Not sure how to answer your first question because i myself saved up and just got the coil overs. However i can say with certainty that with just springs you will not have to do any changes to your fender well or get different tires. Myself and several others have the cruze slammed and i have 18s with 225/45/18 tires and I am tucking wheel in the front with no rub whatsoever so you wont have to worry about that. But like i said I have coil overs so i cant help you with the first question.


----------



## jakkaroo (Feb 12, 2011)

yea springs dont go low enough to worry about inner fender wells,now if you wanna save up for coilovers youll have to and even with a smaller tire,i would just save my money for coilovers there much better than springs


----------



## XtremeRevolution (Jan 19, 2012)

jakkaroo said:


> yea springs dont go low enough to worry about inner fender wells,now if you wanna save up for coilovers youll have to and even with a smaller tire,i would just save my money for coilovers there much better than springs


That, and coilovers come with shocks designed for a lower ride height, which can be adjusted to maintain a safe handling vehicle. Stiffer springs with a lower total wheel travel will require better shock absorption and jounce and rebound control, which is what those shocks provide. When you're buying coilovers, you're not just buying lowered springs; you're buying shocks as well that allow you to lower your car properly and safely.

Lowered springs on factory shocks push the limits of those factory shocks and force them to operate in a capacity and range that they were not designed to. 
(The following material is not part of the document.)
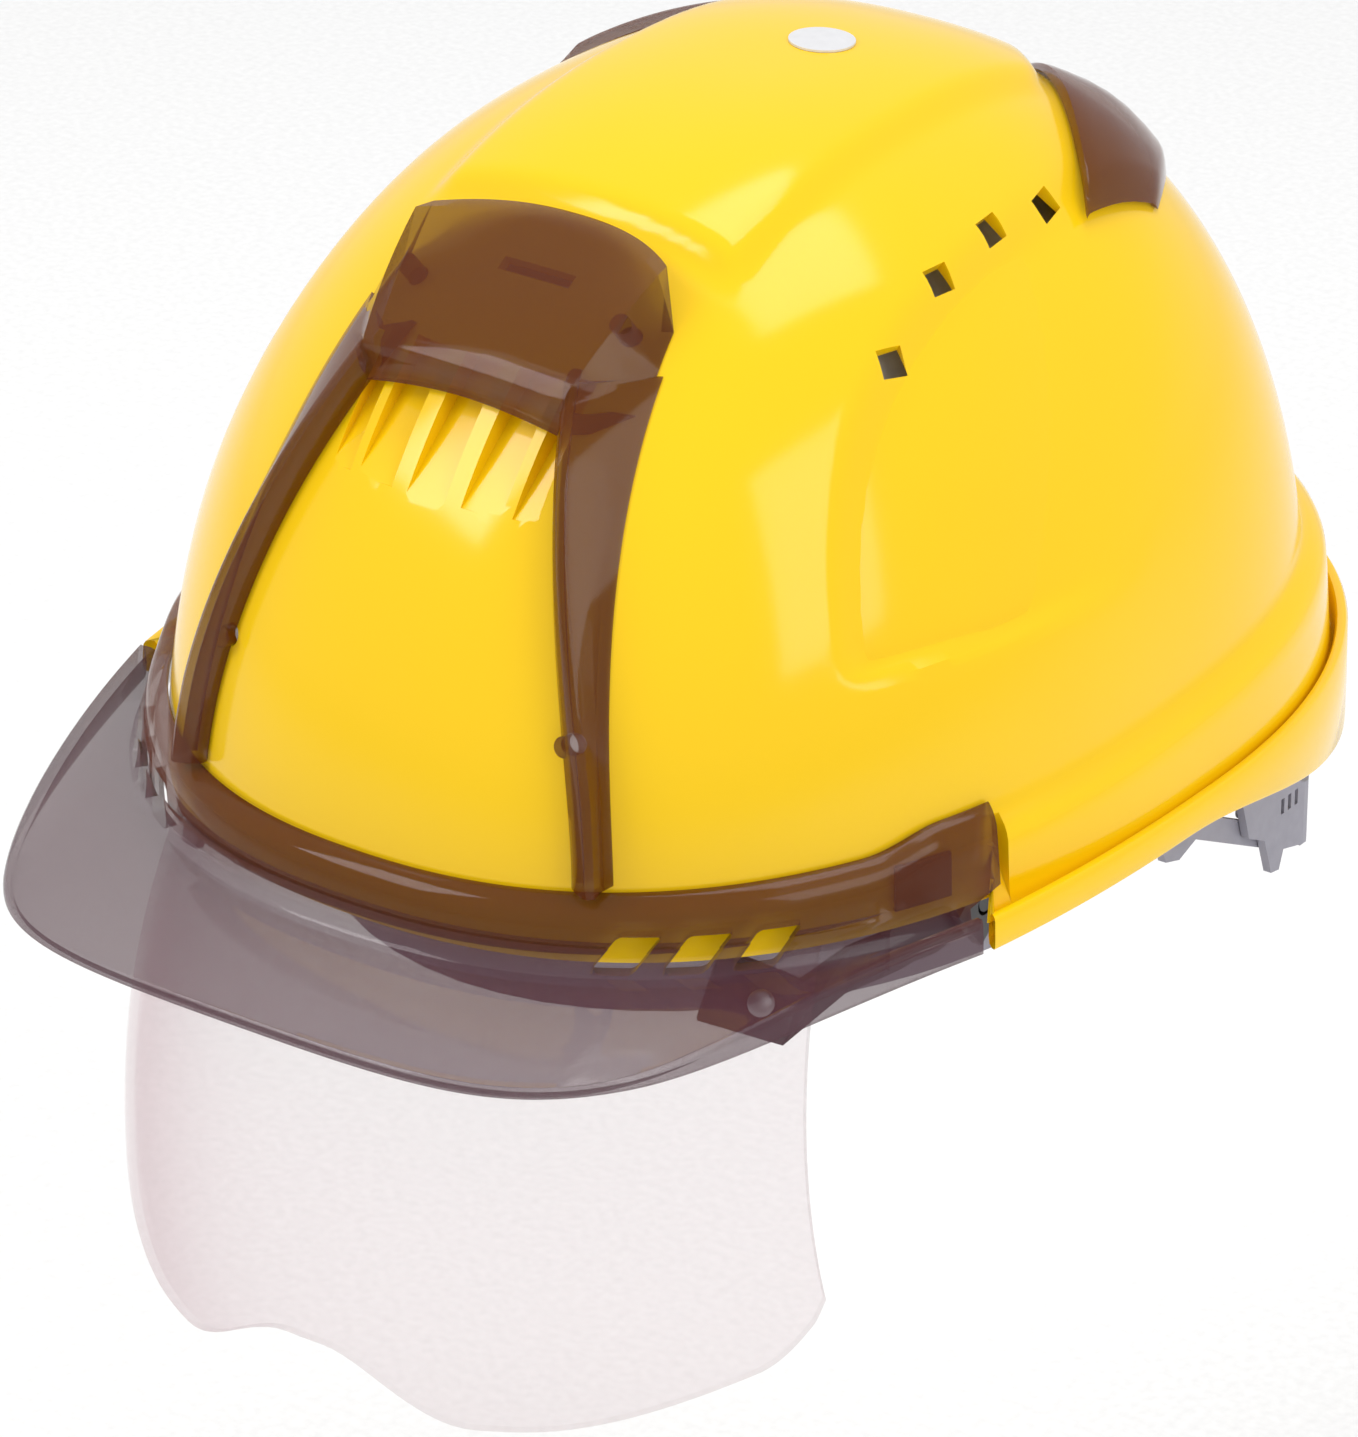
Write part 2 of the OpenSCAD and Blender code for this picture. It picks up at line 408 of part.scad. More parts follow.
module shield_rivets() color([0.7, 0.7, 0.72]) for (s = [0, 1]) mirror([s, 0, 0]) {
  shield_rivet(1.5, -4.8, 5); shield_rivet(2.6, 0.15, 0.8);
}
module shield_track() color([0.2, 0.2, 0.22]) difference() {
  yz_plate(track_in, track_out) difference() {
    union() {
      arc_band(track_r - 6, track_r + 6, pin_angle_a - 4.5, pin_angle_b + shield_travel + 4.5);
      for (p = track_screw_yz) translate(p) circle(r = 4.6);
      translate(track_screw_yz[1]) rotate(40) square([16, 6], center = true);
      translate(track_screw_yz[0] - [0, 4]) square([8, 8], center = true);
    }
    arc_slot(pin_r + track_play, pin_angle_a - 0.4, pin_angle_b + shield_travel + 0.4);
  }
  for (p = track_screw_yz) translate([track_in - tiny, p[0], p[1]]) rotate([0, 90, 0]) { cylinder(r1 = 3, r2 = 1.7, h = 1.3); cylinder(r = 1.7, h = 4); }
}
module shield_track_left() shield_track();
module shield_track_right() mirror([1, 0, 0]) shield_track();
module track_screws() color([0.7, 0.7, 0.72]) for (s = [0, 1], p = track_screw_yz) mirror([s, 0, 0])
  translate([track_in + 0.05, p[0], p[1]]) rotate([0, 90, 0]) { cylinder(r1 = 2.8, r2 = 1.5, h = 1.3); cylinder(r = 1.3, h = 5.2); }

// ---------- foam liner ----------
liner_low = 96;
module impact_liner() color([0.9, 0.9, 0.88]) difference() {
  bowl([for (i = [0:35]) let(a = 10 * i) concat(
      [for (k = [0:5]) dome_ph(a, mix(85, asin(pow((liner_low - base_z) / (crown_z - 8 - base_z), exp_up / 2)), k / 5), -8)],
      [for (k = [0:5]) dome_ph(a, mix(asin(pow((liner_low - base_z) / (crown_z - 25 - base_z), exp_up / 2)), 85, k / 5), -25)])],
    [0, 0, crown_z - 8], [0, 0, crown_z - 25]);
  for (p = liner_xy) translate([p[0], p[1], top_z(p[0], p[1], -8) - 4]) cylinder(r = 6.2, h = 20);
}
module liner_buttons() color([0.3, 0.3, 0.32]) for (p = liner_xy) let(z = top_z(p[0], p[1], -8) - 3.8)
  translate([p[0], p[1], z]) cylinder(r = 6, h = top_z(p[0] * 1.15, p[1] * 1.15, -wall) - z - 0.4);

// ---------- head harness ----------
harness_z = 5;
function head_r(a, d) = 1 / norm([cos(a) / (head_half_w + d), sin(a) / (head_half_l + d)]);
function head_at(a, z, d) = let(r = head_r(a, d)) [r * cos(a), r * sin(a), z];
function over_head(a, ph, d) = let(r = head_r(a, d) * cos(ph)) [r * cos(a), r * sin(a), harness_z + (cradle_top - harness_z + d) * sin(ph)];
strap_w = 16;
module strap(a) {
  side = [-sin(a), cos(a), 0] * strap_w / 2;
  phs = [for (i = [0:20]) mix(18.6, 161.4, i / 20)];
  thick_sheet([for (p = phs) [over_head(a, p, 3.6) - side, over_head(a, p, 3.6) + side]],
    [for (p = phs) [over_head(a, p, 2.3) - side, over_head(a, p, 2.3) + side]]);
}
module cradle() color([0.62, 0.6, 0.68]) { strap(90); strap(40); strap(140); }
module cradle_hub() color([0.55, 0.53, 0.6]) translate([0, 0, cradle_top + 3.9]) difference() {
  cylinder(r = 17, h = 1.6); for (i = [0:5]) rotate([0, 0, 60 * i]) translate([10, 0, -1]) cylinder(r = 2.4, h = 4);
}
module crown_pad() color([0.25, 0.25, 0.27]) translate([0, 0, cradle_top - 5.9]) cylinder(r = 24, h = 4);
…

Sent from my myTouch_4G_Slide using AutoGuide.Com Free App


----------



## Myiq4 (Oct 4, 2012)

I have bought just springs for all but one car and I lowered them on stock strut and never had a major issues. It all really depends on how low you want to go. I would say it you only lower it a inch you should be ok on a stock strut any think lower I would buy lower struts...I would just save my money and buy the coil overs it's ur best bet. On my 97 cobra I did it right, eibach sportlines and tokico HP Struts.


----------